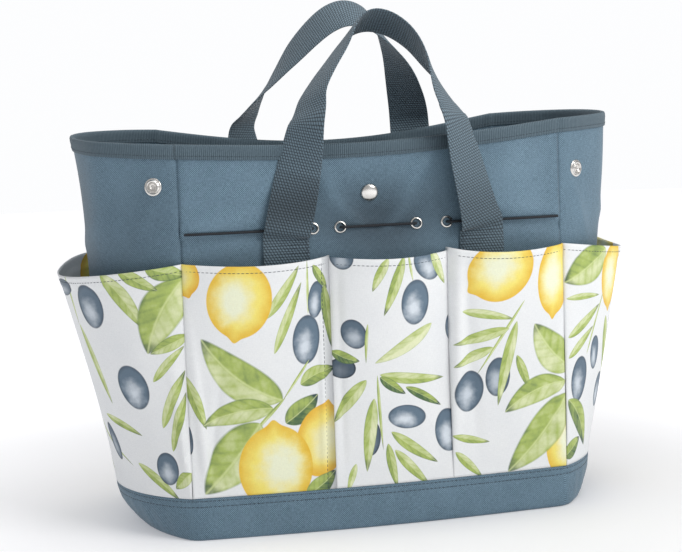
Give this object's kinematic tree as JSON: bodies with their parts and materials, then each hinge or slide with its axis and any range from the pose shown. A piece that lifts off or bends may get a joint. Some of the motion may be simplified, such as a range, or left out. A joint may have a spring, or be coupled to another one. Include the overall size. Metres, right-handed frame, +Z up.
{
  "type": "garden tool bag",
  "caption": "Open soft tote with a stiffened base, bulging ends, outside pockets all round, two webbing handles, snaps, eyelets and elastic draw cords.",
  "frame": {"origin": "on the floor, under the middle of the line between the front and rear faces and of the four corner seams", "axes": "+X to the bag's right seen from the front, -Y out of the front face, +Z up"},
  "size_m": [0.5081, 0.2472, 0.4513],
  "materials": {
    "canvas": "coated oxford weave, slate blue",
    "binding": "ribbed grosgrain tape",
    "print_cloth": "coated canvas, white with a lemon and olive print",
    "webbing": "coarse polypropylene webbing",
    "nickel": "satin nickel plate",
    "elastic": "braided elastic cord",
    "board": "matt sheet"
  },
  "bodies": {
    "bag": {"base_band_front": "canvas", "base_band_left": "canvas", "base_band_rear": "canvas", "base_band_right": "canvas", "base_board": "board", "base_panel": "canvas", "centre_snap_front_cap": "nickel", "centre_snap_front_socket": "nickel", "centre_snap_rear_cap": "nickel", "centre_snap_rear_stud": "nickel", "front_draw_cord": "elastic", "front_eyelet_1": "nickel", "front_eyelet_2": "nickel", "front_eyelet_3": "nickel", "front_eyelet_4": "nickel", "front_panel": "canvas", "front_pocket_left": "print_cloth", "front_pocket_middle": "print_cloth", "front_pocket_right": "print_cloth", "front_strap_foot_left": "webbing", "front_strap_foot_right": "webbing", "left_gusset": "canvas", "left_pocket": "print_cloth", "left_snap_front_cap": "nickel", "left_snap_front_socket": "nickel", "left_snap_rear_cap": "nickel", "left_snap_rear_stud": "nickel", "rear_draw_cord": "elastic", "rear_eyelet_1": "nickel", "rear_eyelet_2": "nickel", "rear_eyelet_3": "nickel", "rear_eyelet_4": "nickel", "rear_panel": "canvas", "rear_pocket_left": "print_cloth", "rear_pocket_middle": "print_cloth", "rear_pocket_right": "print_cloth", "rear_strap_foot_left": "webbing", "rear_strap_foot_right": "webbing", "right_gusset": "canvas", "right_pocket": "print_cloth", "right_snap_front_cap": "nickel", "right_snap_front_socket": "nickel", "right_snap_rear_cap": "nickel", "right_snap_rear_stud": "nickel", "rim_binding": "binding"},
    "front_legs": {"front_handle_left_leg": "webbing", "front_handle_right_leg": "webbing"},
    "front_loop": {"front_handle_loop": "webbing"},
    "rear_legs": {"rear_handle_left_leg": "webbing", "rear_handle_right_leg": "webbing"},
    "rear_loop": {"rear_handle_loop": "webbing"}
  },
  "joints": [
    {"name": "front_handle_swing", "type": "hinge", "parent": "bag", "child": "front_legs", "pos_m": [0, -0.104, 0.248], "axis": [1, 0, 0], "range_deg": [0, 90]},
    {"name": "front_loop_fold", "type": "hinge", "parent": "front_legs", "child": "front_loop", "pos_m": [0, -0.114, 0.34], "axis": [1, 0, 0], "range_deg": [-15, 105]},
    {"name": "rear_handle_swing", "type": "hinge", "parent": "bag", "child": "rear_legs", "pos_m": [0, 0.104, 0.248], "axis": [-1, 0, 0], "range_deg": [0, 90]},
    {"name": "rear_loop_fold", "type": "hinge", "parent": "rear_legs", "child": "rear_loop", "pos_m": [0, 0.114, 0.34], "axis": [-1, 0, 0], "range_deg": [-15, 105]}
  ]
}
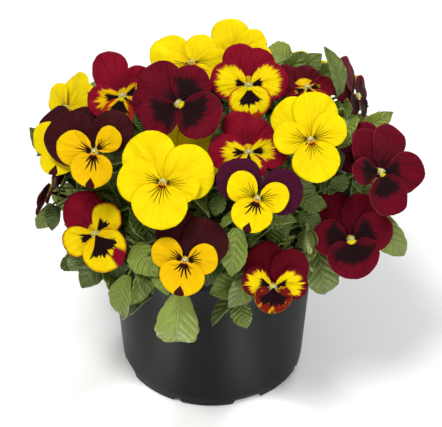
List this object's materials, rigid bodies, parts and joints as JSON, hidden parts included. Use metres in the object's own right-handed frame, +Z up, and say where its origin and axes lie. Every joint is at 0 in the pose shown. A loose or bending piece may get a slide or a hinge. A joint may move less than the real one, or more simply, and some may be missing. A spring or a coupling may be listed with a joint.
{
  "type": "potted horned violet",
  "caption": "Horned violet in bloom in a round black nursery pot: a dome of yellow, dark red and two-coloured five-petalled flowers over scalloped green leaves, on drain notches.",
  "frame": {"origin": "centre of the pot's flat underside, on the pot's axis", "axes": "+Z up along the pot's axis, -Y towards the side that the picture shows"},
  "size_m": [0.1865, 0.1805, 0.1897],
  "materials": {
    "pot_black": "satin black moulded plastic",
    "soil": "dark damp peat",
    "green": "fresh green leaf and stem",
    "yellow": "clear yellow petal",
    "golden": "golden yellow petal with dark lines or blotches",
    "maroon": "velvety dark maroon petal",
    "dark_red": "velvety dark red petal with a black blotch",
    "crimson": "crimson petal"
  },
  "bodies": {
    "root": {"pot": "pot_black", "soil": "soil", "bloom_maroon_gold_left_back": "maroon", "bloom_maroon_gold_left_front": "golden", "bloom_maroon_gold_far_left_back": "maroon", "bloom_maroon_gold_far_left_front": "golden", "bloom_yellow_left_back": "yellow", "bloom_maroon_side_left_back": "maroon", "bloom_maroon_side_left_front": "golden", "bloom_painted_low_left_back": "crimson", "bloom_painted_low_left_front": "golden", "bloom_yellow_front": "yellow", "bloom_yellow_behind_front": "yellow", "bloom_red_top": "dark_red", "bloom_painted_top_left_back": "crimson", "bloom_painted_top_left_front": "golden", "bloom_yellow_top": "yellow", "bloom_yellow_crest": "yellow", "bloom_painted_top_back": "crimson", "bloom_painted_top_front": "golden", "bloom_painted_top_right_back": "crimson", "bloom_painted_top_right_front": "golden", "bloom_yellow_right": "yellow", "bloom_painted_middle_back": "crimson", "bloom_painted_middle_front": "golden", "bloom_plum_gold_middle_back": "maroon", "bloom_plum_gold_middle_front": "golden", "bloom_maroon_gold_front_back": "maroon", "bloom_maroon_gold_front_front": "golden", "bloom_painted_low_right_back": "crimson", "bloom_painted_low_right_front": "golden", "bloom_red_right": "dark_red", "bloom_red_far_right": "dark_red", "bloom_red_behind_right": "dark_red", "bloom_red_side_right": "dark_red", "bloom_yellow_rear_right": "yellow", "bloom_red_rear": "dark_red", "bloom_yellow_rear": "yellow", "bloom_maroon_gold_rear_back": "maroon", "bloom_maroon_gold_rear_front": "golden", "bloom_red_rear_left": "dark_red", "stem_front_left": "green", "stem_front_right": "green", "stem_right": "green", "stem_far_right": "green", "stem_left": "green", "stem_far_left": "green", "stem_upper_left": "green", "stem_middle": "green", "stem_right_middle": "green", "stem_upper_right": "green", "stem_left_back": "green", "stem_right_back": "green", "stem_rear": "green", "stem_rear_left": "green", "stem_low_left": "green", "stem_low_right": "green", "stem_low_rear": "green"}
  },
  "joints": []
}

◆ ◆ ◆

▸ **Objective**
Reproduce the records above exactly.

▸ **Answer to this task**
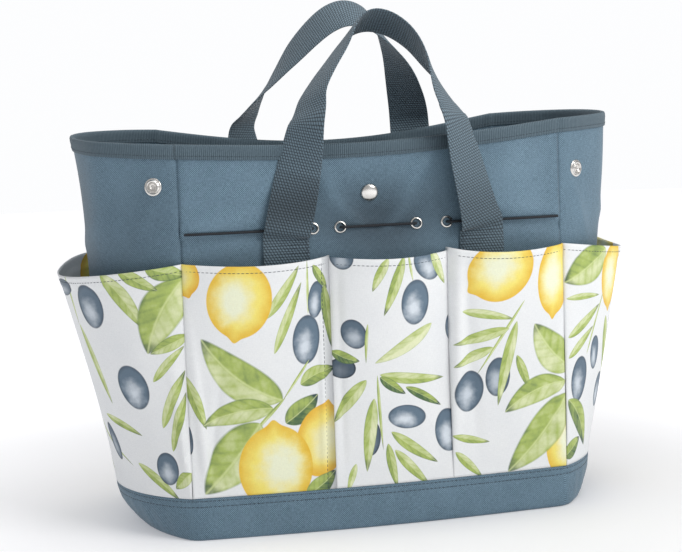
Give this object's kinematic tree as JSON: bodies with their parts and materials, then each hinge or slide with its axis and any range from the pose shown. A piece that lifts off or bends may get a joint. Some of the motion may be simplified, such as a range, or left out. A joint may have a spring, or be coupled to another one. Include the overall size. Metres, right-handed frame, +Z up.
{
  "type": "garden tool bag",
  "caption": "Open soft tote with a stiffened base, bulging ends, outside pockets all round, two webbing handles, snaps, eyelets and elastic draw cords.",
  "frame": {"origin": "on the floor, under the middle of the line between the front and rear faces and of the four corner seams", "axes": "+X to the bag's right seen from the front, -Y out of the front face, +Z up"},
  "size_m": [0.5081, 0.2472, 0.4513],
  "materials": {
    "canvas": "coated oxford weave, slate blue",
    "binding": "ribbed grosgrain tape",
    "print_cloth": "coated canvas, white with a lemon and olive print",
    "webbing": "coarse polypropylene webbing",
    "nickel": "satin nickel plate",
    "elastic": "braided elastic cord",
    "board": "matt sheet"
  },
  "bodies": {
    "bag": {"base_band_front": "canvas", "base_band_left": "canvas", "base_band_rear": "canvas", "base_band_right": "canvas", "base_board": "board", "base_panel": "canvas", "centre_snap_front_cap": "nickel", "centre_snap_front_socket": "nickel", "centre_snap_rear_cap": "nickel", "centre_snap_rear_stud": "nickel", "front_draw_cord": "elastic", "front_eyelet_1": "nickel", "front_eyelet_2": "nickel", "front_eyelet_3": "nickel", "front_eyelet_4": "nickel", "front_panel": "canvas", "front_pocket_left": "print_cloth", "front_pocket_middle": "print_cloth", "front_pocket_right": "print_cloth", "front_strap_foot_left": "webbing", "front_strap_foot_right": "webbing", "left_gusset": "canvas", "left_pocket": "print_cloth", "left_snap_front_cap": "nickel", "left_snap_front_socket": "nickel", "left_snap_rear_cap": "nickel", "left_snap_rear_stud": "nickel", "rear_draw_cord": "elastic", "rear_eyelet_1": "nickel", "rear_eyelet_2": "nickel", "rear_eyelet_3": "nickel", "rear_eyelet_4": "nickel", "rear_panel": "canvas", "rear_pocket_left": "print_cloth", "rear_pocket_middle": "print_cloth", "rear_pocket_right": "print_cloth", "rear_strap_foot_left": "webbing", "rear_strap_foot_right": "webbing", "right_gusset": "canvas", "right_pocket": "print_cloth", "right_snap_front_cap": "nickel", "right_snap_front_socket": "nickel", "right_snap_rear_cap": "nickel", "right_snap_rear_stud": "nickel", "rim_binding": "binding"},
    "front_legs": {"front_handle_left_leg": "webbing", "front_handle_right_leg": "webbing"},
    "front_loop": {"front_handle_loop": "webbing"},
    "rear_legs": {"rear_handle_left_leg": "webbing", "rear_handle_right_leg": "webbing"},
    "rear_loop": {"rear_handle_loop": "webbing"}
  },
  "joints": [
    {"name": "front_handle_swing", "type": "hinge", "parent": "bag", "child": "front_legs", "pos_m": [0, -0.104, 0.248], "axis": [1, 0, 0], "range_deg": [0, 90]},
    {"name": "front_loop_fold", "type": "hinge", "parent": "front_legs", "child": "front_loop", "pos_m": [0, -0.114, 0.34], "axis": [1, 0, 0], "range_deg": [-15, 105]},
    {"name": "rear_handle_swing", "type": "hinge", "parent": "bag", "child": "rear_legs", "pos_m": [0, 0.104, 0.248], "axis": [-1, 0, 0], "range_deg": [0, 90]},
    {"name": "rear_loop_fold", "type": "hinge", "parent": "rear_legs", "child": "rear_loop", "pos_m": [0, 0.114, 0.34], "axis": [-1, 0, 0], "range_deg": [-15, 105]}
  ]
}
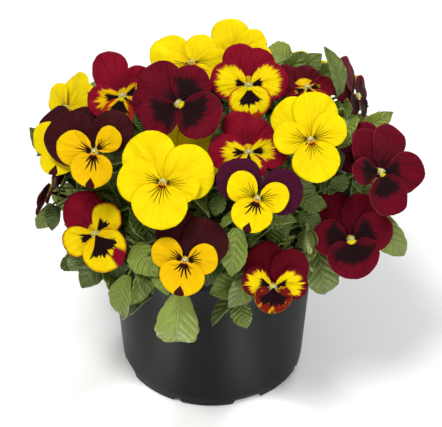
List this object's materials, rigid bodies, parts and joints as JSON, hidden parts included. Use metres in the object's own right-handed frame, +Z up, and say where its origin and axes lie. Every joint is at 0 in the pose shown. A loose or bending piece may get a slide or a hinge. A joint may move less than the real one, or more simply, and some may be missing. A spring or a coupling may be listed with a joint.
{
  "type": "potted horned violet",
  "caption": "Horned violet in bloom in a round black nursery pot: a dome of yellow, dark red and two-coloured five-petalled flowers over scalloped green leaves, on drain notches.",
  "frame": {"origin": "centre of the pot's flat underside, on the pot's axis", "axes": "+Z up along the pot's axis, -Y towards the side that the picture shows"},
  "size_m": [0.1865, 0.1805, 0.1897],
  "materials": {
    "pot_black": "satin black moulded plastic",
    "soil": "dark damp peat",
    "green": "fresh green leaf and stem",
    "yellow": "clear yellow petal",
    "golden": "golden yellow petal with dark lines or blotches",
    "maroon": "velvety dark maroon petal",
    "dark_red": "velvety dark red petal with a black blotch",
    "crimson": "crimson petal"
  },
  "bodies": {
    "root": {"pot": "pot_black", "soil": "soil", "bloom_maroon_gold_left_back": "maroon", "bloom_maroon_gold_left_front": "golden", "bloom_maroon_gold_far_left_back": "maroon", "bloom_maroon_gold_far_left_front": "golden", "bloom_yellow_left_back": "yellow", "bloom_maroon_side_left_back": "maroon", "bloom_maroon_side_left_front": "golden", "bloom_painted_low_left_back": "crimson", "bloom_painted_low_left_front": "golden", "bloom_yellow_front": "yellow", "bloom_yellow_behind_front": "yellow", "bloom_red_top": "dark_red", "bloom_painted_top_left_back": "crimson", "bloom_painted_top_left_front": "golden", "bloom_yellow_top": "yellow", "bloom_yellow_crest": "yellow", "bloom_painted_top_back": "crimson", "bloom_painted_top_front": "golden", "bloom_painted_top_right_back": "crimson", "bloom_painted_top_right_front": "golden", "bloom_yellow_right": "yellow", "bloom_painted_middle_back": "crimson", "bloom_painted_middle_front": "golden", "bloom_plum_gold_middle_back": "maroon", "bloom_plum_gold_middle_front": "golden", "bloom_maroon_gold_front_back": "maroon", "bloom_maroon_gold_front_front": "golden", "bloom_painted_low_right_back": "crimson", "bloom_painted_low_right_front": "golden", "bloom_red_right": "dark_red", "bloom_red_far_right": "dark_red", "bloom_red_behind_right": "dark_red", "bloom_red_side_right": "dark_red", "bloom_yellow_rear_right": "yellow", "bloom_red_rear": "dark_red", "bloom_yellow_rear": "yellow", "bloom_maroon_gold_rear_back": "maroon", "bloom_maroon_gold_rear_front": "golden", "bloom_red_rear_left": "dark_red", "stem_front_left": "green", "stem_front_right": "green", "stem_right": "green", "stem_far_right": "green", "stem_left": "green", "stem_far_left": "green", "stem_upper_left": "green", "stem_middle": "green", "stem_right_middle": "green", "stem_upper_right": "green", "stem_left_back": "green", "stem_right_back": "green", "stem_rear": "green", "stem_rear_left": "green", "stem_low_left": "green", "stem_low_right": "green", "stem_low_rear": "green"}
  },
  "joints": []
}